The same logic applies to incident reviews. A weak postmortem asks, “What was the bug?” A strong postmortem asks, “Why was the system arranged so that this bug could spread, confuse operators, evade detection, or slow recovery?” That is a much less comfortable conversation because it moves the focus away from a single mistake and toward structural conditions: noisy monitoring, unclear ownership, dangerous defaults, overloaded shared resources, weak rollback options, overconfident assumptions, and decision-making under stress.

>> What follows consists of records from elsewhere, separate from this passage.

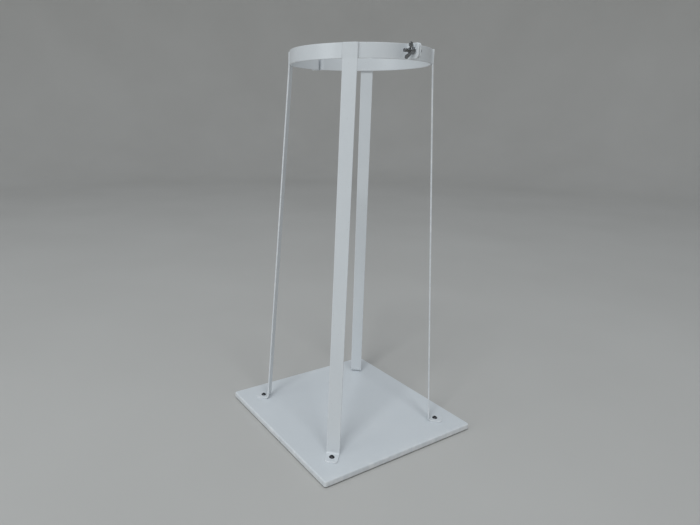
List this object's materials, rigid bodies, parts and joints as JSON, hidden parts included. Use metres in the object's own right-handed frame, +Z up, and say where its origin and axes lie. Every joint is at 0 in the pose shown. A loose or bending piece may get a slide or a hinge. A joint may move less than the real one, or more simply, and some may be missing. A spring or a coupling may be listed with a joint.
{
  "type": "clamp ring display stand",
  "caption": "Free-standing display stand: a square base board, leaning strap legs and a two-piece clamp ring closed by a wing nut.",
  "frame": {"origin": "on the floor, under the middle of the square base", "axes": "+Z up, the base's sides along X and Y, the wing-nut clamp towards -Y and the rear clamp towards +Y"},
  "size_m": [0.365, 0.365, 0.7509],
  "materials": {
    "board": "smooth satin white paint on fibreboard",
    "white_coat": "satin white powder coat with a fine orange peel",
    "dark_screw": "black oxide",
    "zinc_steel": "bright zinc plate",
    "bright_metal": "cast and nickel plated",
    "pad": "matte moulded rubber"
  },
  "bodies": {
    "stand": {"base_board": "board", "rubber_pad_front": "pad", "rubber_pad_right": "pad", "rubber_pad_back": "pad", "rubber_pad_left": "pad", "tee_nut_front": "zinc_steel", "tee_nut_right": "zinc_steel", "tee_nut_back": "zinc_steel", "tee_nut_left": "zinc_steel", "foot_screw_front": "dark_screw", "foot_screw_right": "dark_screw", "foot_screw_back": "dark_screw", "foot_screw_left": "dark_screw", "leg_front": "white_coat", "leg_right": "white_coat", "leg_back": "white_coat", "leg_left": "white_coat", "leg_weld_front": "white_coat", "leg_weld_right": "white_coat", "leg_weld_back": "white_coat", "leg_weld_left": "white_coat", "ring_half_left": "white_coat", "ring_half_right": "white_coat", "clamp_bolt": "zinc_steel", "clamp_head_washer": "zinc_steel", "rear_bolt": "zinc_steel", "rear_head_washer": "zinc_steel", "rear_nut_washer": "zinc_steel", "rear_nut": "zinc_steel"},
    "nut_washer": {"clamp_nut_washer": "zinc_steel"},
    "wing_nut": {"wing_nut": "bright_metal"}
  },
  "joints": [
    {"name": "nut_travel", "type": "slide", "parent": "stand", "child": "nut_washer", "axis": [-1, 0, 0], "range_m": [0, 0.011]},
    {"name": "nut_turn", "type": "hinge", "parent": "nut_washer", "child": "wing_nut", "pos_m": [-0.005, -0.146, 0.7375], "axis": [-1, 0, 0], "range_deg": [0, 3960]}
  ],
  "couplings": [
    {"joint": "nut_travel", "follows": "nut_turn", "m_per_rad": 0.00015915}
  ]
}
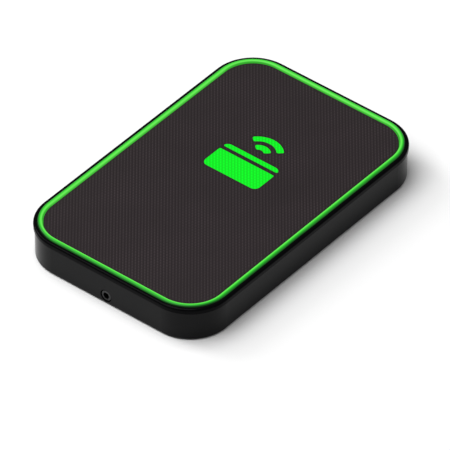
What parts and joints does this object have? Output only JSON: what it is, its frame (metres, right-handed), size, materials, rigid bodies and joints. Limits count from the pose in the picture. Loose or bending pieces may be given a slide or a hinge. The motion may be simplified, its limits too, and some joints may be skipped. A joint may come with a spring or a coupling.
{
  "type": "ticket validator",
  "caption": "Flat wall-mounted contactless ticket reader with a lit ring around a dark panel, hung on a wall plate and held by a lock screw.",
  "frame": {"origin": "middle of the rear plane, which lies on the wall", "axes": "+X across the width, +Y along the length towards the hooked top end (the lock screw is at the -Y end), +Z out of the wall towards the user"},
  "size_m": [0.084, 0.1308, 0.015],
  "materials": {
    "plate_plastic": "moulded, fine spark texture",
    "housing_plastic": "moulded, very fine satin texture",
    "bezel_gloss": "polished",
    "ring_light": "lit light guide, clear top over a diffusing core",
    "panel_weave": "satin with a fine woven pattern",
    "sign_light": "lit, under the panel's fine pattern",
    "diffuser_white": "milky",
    "tape_black": "closed-cell foam tape",
    "seal_rubber": "matt",
    "screw_steel": "zinc plated",
    "insert_brass": "knurled, plain",
    "board_green": "solder mask over glass-fibre laminate",
    "antenna_copper": "copper track under solder mask",
    "lamp_white": "moulded lamp bodies",
    "chip_black": "moulded epoxy",
    "crystal_can": "pressed can",
    "capacitor_yellow": "moulded",
    "buzzer_black": "moulded",
    "terminal_green": "moulded",
    "ferrite_grey": "flexible sheet",
    "washer_nylon": "natural nylon",
    "lock_black": "black oxide with worn edges"
  },
  "bodies": {
    "wall_plate": {"mounting_plate": "plate_plastic", "plate_nut": "insert_brass"},
    "reader": {"rear_housing": "housing_plastic", "front_bezel": "bezel_gloss", "light_ring": "ring_light", "front_panel": "panel_weave", "symbol_lens": "sign_light", "symbol_diffuser": "diffuser_white", "panel_tape": "tape_black", "seal_gasket": "seal_rubber", "case_screws": "screw_steel", "bezel_inserts": "insert_brass", "main_board": "board_green", "antenna_coil": "antenna_copper", "ring_leds": "lamp_white", "symbol_leds": "lamp_white", "processor_chip": "chip_black", "radio_chip": "chip_black", "secure_chip": "chip_black", "quartz_crystal": "crystal_can", "power_inductor": "chip_black", "supply_capacitors": "capacitor_yellow", "buzzer": "buzzer_black", "tamper_sensor": "chip_black", "terminal_block": "terminal_green", "terminal_screws": "screw_steel", "ferrite_sheet": "ferrite_grey"},
    "washer_carrier": {"lock_washer": "washer_nylon"},
    "lock_screw_body": {"lock_screw": "lock_black"}
  },
  "joints": [
    {"name": "reader_tilt", "type": "hinge", "parent": "wall_plate", "child": "reader", "pos_m": [0, 0.0639, 0.001], "axis": [-1, 0, 0], "range_deg": [0, 20]},
    {"name": "lock_screw_travel", "type": "slide", "parent": "reader", "child": "washer_carrier", "axis": [0, 1, 0], "range_m": [0, 0.004]},
    {"name": "lock_screw_turn", "type": "hinge", "parent": "washer_carrier", "child": "lock_screw_body", "pos_m": [0, -0.0647, 0.0036], "axis": [0, 1, 0], "range_deg": [0, 2880]}
  ],
  "couplings": [
    {"joint": "lock_screw_turn", "follows": "lock_screw_travel", "rad_per_m": 12566}
  ]
}
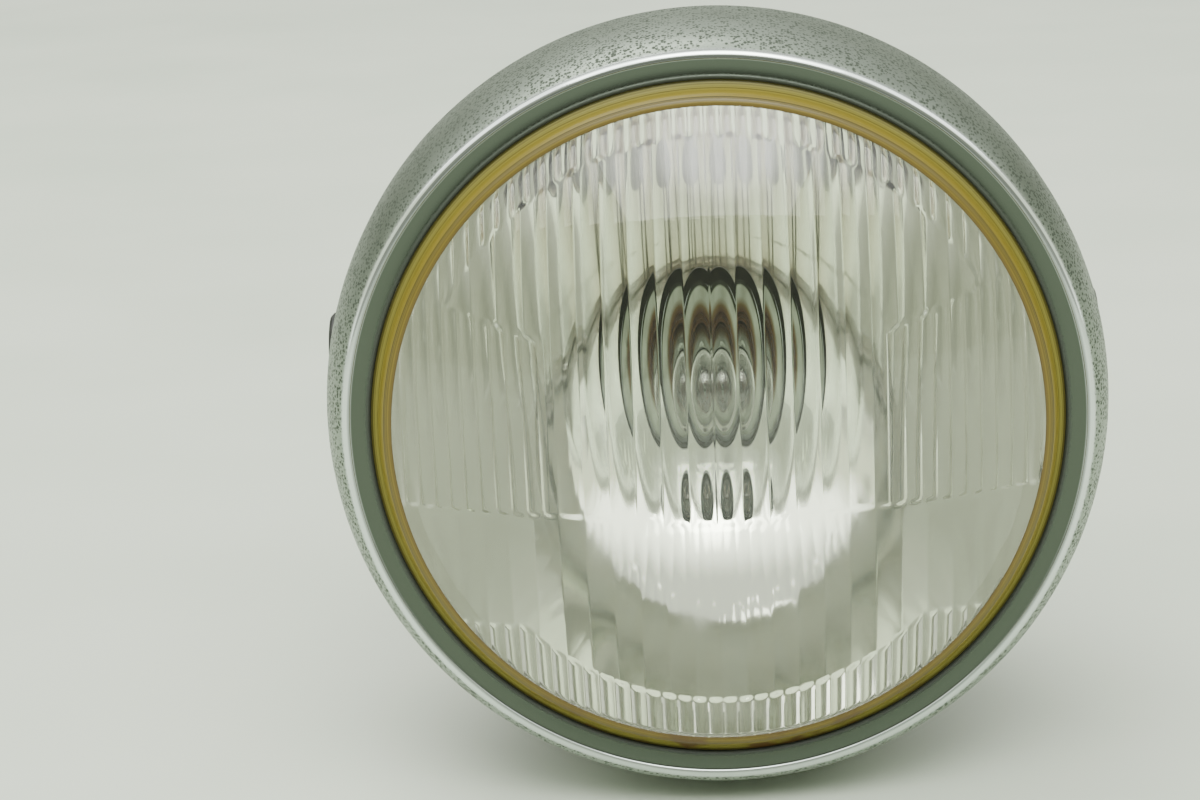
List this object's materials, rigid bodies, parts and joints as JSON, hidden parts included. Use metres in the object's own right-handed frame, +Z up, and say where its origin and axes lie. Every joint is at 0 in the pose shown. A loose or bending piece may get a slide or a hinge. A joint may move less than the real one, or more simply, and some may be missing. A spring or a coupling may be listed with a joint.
{
  "type": "motorcycle headlight",
  "caption": "Round motorcycle headlight: a bright rim with a fluted glass lens, mirror and bulbs, hooked onto a deep black steel bucket with side ears.",
  "frame": {"origin": "on the lamp's axis, midway between the two ear bolt holes", "axes": "-Y is forward, the way the lens looks; +Z up; +X to the right of a viewer who faces the lens, along the right ear's bolt"},
  "size_m": [0.199, 0.1748, 0.1912],
  "materials": {
    "black_paint": "gloss black paint on pressed steel",
    "black_rubber": "moulded rubber, matt",
    "phenolic": "moulded phenolic",
    "brass": "dull brass",
    "plated_steel": "zinc plated steel",
    "spring_steel": "plated spring wire",
    "rim_plate": "old bright plating, dulled and pitted on the band, polished at the shoulder",
    "lens_glass": "clear pressed glass with upright flutes",
    "sealant": "aged yellowed sealant, glossy",
    "mirror_coat": "aluminised mirror",
    "bulb_glass": "thin clear blown glass",
    "tungsten": "drawn lamp wire and pressed shield"
  },
  "bodies": {
    "bucket_body": {"bucket": "black_paint", "ear_bush_left": "black_paint", "ear_bush_right": "black_paint", "mouth_gasket": "black_rubber", "harness_grommet": "black_rubber", "hook_plate": "black_paint", "catch_plate": "black_paint", "terminal_block": "phenolic", "terminal_screws": "brass", "earth_tag": "brass", "earth_screw": "plated_steel"},
    "rim_unit": {"rim": "rim_plate", "clip_ring": "plated_steel", "top_hook": "plated_steel", "rim_nut": "plated_steel", "lens": "lens_glass", "lens_seal": "sealant", "front_gasket": "black_rubber", "reflector": "mirror_coat", "unit_clips": "spring_steel", "bulb_collar": "plated_steel", "bulb_glass": "bulb_glass", "bulb_stem": "bulb_glass", "filament_main": "tungsten", "filament_dip": "tungsten", "filament_supports": "tungsten", "dip_shield": "tungsten", "bulb_base": "brass", "base_insulator": "phenolic", "base_contacts": "brass"},
    "cap": {"spring_cap": "plated_steel", "cap_spring": "spring_steel"},
    "socket": {"bulb_socket": "phenolic", "socket_tails": "brass"},
    "pilot": {"pilot_holder": "plated_steel", "pilot_glass": "bulb_glass", "pilot_base": "brass", "pilot_filament": "tungsten", "pilot_tail": "brass"},
    "screw": {"rim_screw": "plated_steel", "rim_screw_washer": "plated_steel"}
  },
  "joints": [
    {"name": "rim_swing", "type": "hinge", "parent": "bucket_body", "child": "rim_unit", "pos_m": [0, -0.0534, 0.09], "axis": [-1, 0, 0], "range_deg": [0, 20]},
    {"name": "rim_screw_turn", "type": "hinge", "parent": "rim_unit", "child": "screw", "pos_m": [0, -0.056, -0.094], "axis": [0, 0, 1], "continuous": true},
    {"name": "cap_turn", "type": "hinge", "parent": "rim_unit", "child": "cap", "pos_m": [0, -0.01, 0], "axis": [0, -1, 0], "range_deg": [0, 20]},
    {"name": "socket_pull", "type": "slide", "parent": "rim_unit", "child": "socket", "axis": [0, 1, 0], "range_m": [0, 0.012]},
    {"name": "pilot_pull", "type": "slide", "parent": "rim_unit", "child": "pilot", "axis": [0, 1, 0], "range_m": [0, 0.016]}
  ]
}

The future will belong to teams that stop treating reliability as an insurance policy and start treating it as part of product truth. Systems are not trustworthy because they look sophisticated on an architecture diagram. They are trustworthy because they remain legible under pressure. They fail in bounded ways. They preserve the most important user outcomes. They communicate clearly when they are limited. And they are built by teams willing to be honest about how much uncertainty already exists inside the machine.
That is the real lesson of quiet technical failure. A platform rarely dies all at once. First it becomes harder to reason about. Then harder to operate. Then harder to trust. The public outage is only the moment when everyone else finally sees what the system has been trying to say for a long time.